**Source data**
******

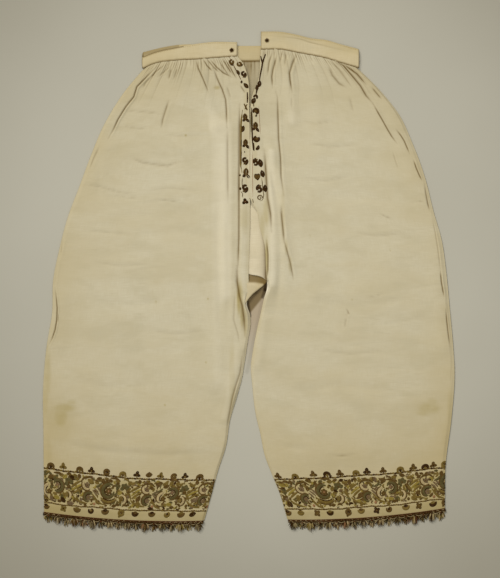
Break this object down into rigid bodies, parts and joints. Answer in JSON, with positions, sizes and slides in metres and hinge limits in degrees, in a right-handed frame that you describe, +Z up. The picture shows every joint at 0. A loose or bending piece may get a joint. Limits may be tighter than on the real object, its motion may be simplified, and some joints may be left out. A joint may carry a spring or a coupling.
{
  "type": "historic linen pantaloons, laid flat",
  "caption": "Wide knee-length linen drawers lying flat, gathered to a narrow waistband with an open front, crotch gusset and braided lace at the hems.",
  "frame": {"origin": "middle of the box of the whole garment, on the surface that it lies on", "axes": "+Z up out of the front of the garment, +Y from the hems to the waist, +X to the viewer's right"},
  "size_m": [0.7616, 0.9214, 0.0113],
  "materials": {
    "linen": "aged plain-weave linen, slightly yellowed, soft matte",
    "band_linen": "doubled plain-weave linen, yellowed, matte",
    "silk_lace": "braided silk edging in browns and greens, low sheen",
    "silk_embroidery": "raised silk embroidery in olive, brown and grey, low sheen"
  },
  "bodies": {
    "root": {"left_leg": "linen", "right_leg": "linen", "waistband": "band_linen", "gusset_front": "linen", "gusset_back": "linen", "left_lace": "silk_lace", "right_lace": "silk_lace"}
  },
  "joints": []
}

******

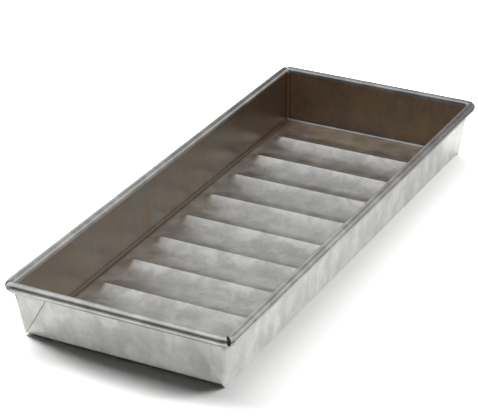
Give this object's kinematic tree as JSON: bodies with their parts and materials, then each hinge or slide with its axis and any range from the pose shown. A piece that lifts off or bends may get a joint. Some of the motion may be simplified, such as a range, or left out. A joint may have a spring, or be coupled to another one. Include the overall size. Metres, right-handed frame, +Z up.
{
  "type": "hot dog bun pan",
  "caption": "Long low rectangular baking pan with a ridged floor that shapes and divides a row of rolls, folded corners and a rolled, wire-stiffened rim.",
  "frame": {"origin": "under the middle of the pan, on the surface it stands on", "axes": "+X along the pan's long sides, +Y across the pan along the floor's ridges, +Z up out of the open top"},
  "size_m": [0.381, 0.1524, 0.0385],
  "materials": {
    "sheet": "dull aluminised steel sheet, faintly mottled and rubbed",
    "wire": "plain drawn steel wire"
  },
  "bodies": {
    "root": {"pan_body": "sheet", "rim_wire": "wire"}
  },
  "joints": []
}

******

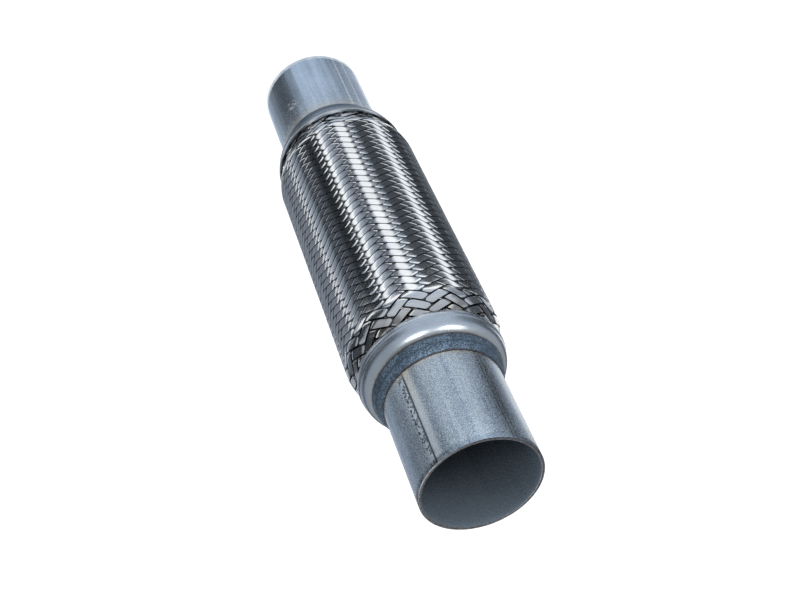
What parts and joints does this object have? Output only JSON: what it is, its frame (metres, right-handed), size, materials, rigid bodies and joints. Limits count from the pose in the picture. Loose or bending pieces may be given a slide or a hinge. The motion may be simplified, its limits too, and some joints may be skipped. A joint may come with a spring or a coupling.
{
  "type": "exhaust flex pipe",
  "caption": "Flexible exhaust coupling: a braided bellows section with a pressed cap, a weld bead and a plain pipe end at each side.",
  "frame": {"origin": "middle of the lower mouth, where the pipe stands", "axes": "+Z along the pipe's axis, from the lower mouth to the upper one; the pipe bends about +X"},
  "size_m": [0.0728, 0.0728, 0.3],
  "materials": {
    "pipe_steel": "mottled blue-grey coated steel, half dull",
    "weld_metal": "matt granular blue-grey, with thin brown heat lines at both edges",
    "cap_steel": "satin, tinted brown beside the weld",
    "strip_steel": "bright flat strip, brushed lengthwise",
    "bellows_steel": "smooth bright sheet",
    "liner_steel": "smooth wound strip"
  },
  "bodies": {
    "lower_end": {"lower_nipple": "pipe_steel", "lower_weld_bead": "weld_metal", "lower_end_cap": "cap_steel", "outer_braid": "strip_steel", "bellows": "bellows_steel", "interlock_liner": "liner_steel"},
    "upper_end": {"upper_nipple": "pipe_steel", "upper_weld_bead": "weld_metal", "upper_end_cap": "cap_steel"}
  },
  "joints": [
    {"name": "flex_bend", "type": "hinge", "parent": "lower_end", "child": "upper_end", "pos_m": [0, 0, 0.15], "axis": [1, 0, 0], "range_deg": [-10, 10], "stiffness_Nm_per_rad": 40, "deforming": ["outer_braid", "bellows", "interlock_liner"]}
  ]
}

******

**What you should do**
Work out how many lines of the listing above include the word "each". Reply with nothing but the count.

**Answer to the exercise**
2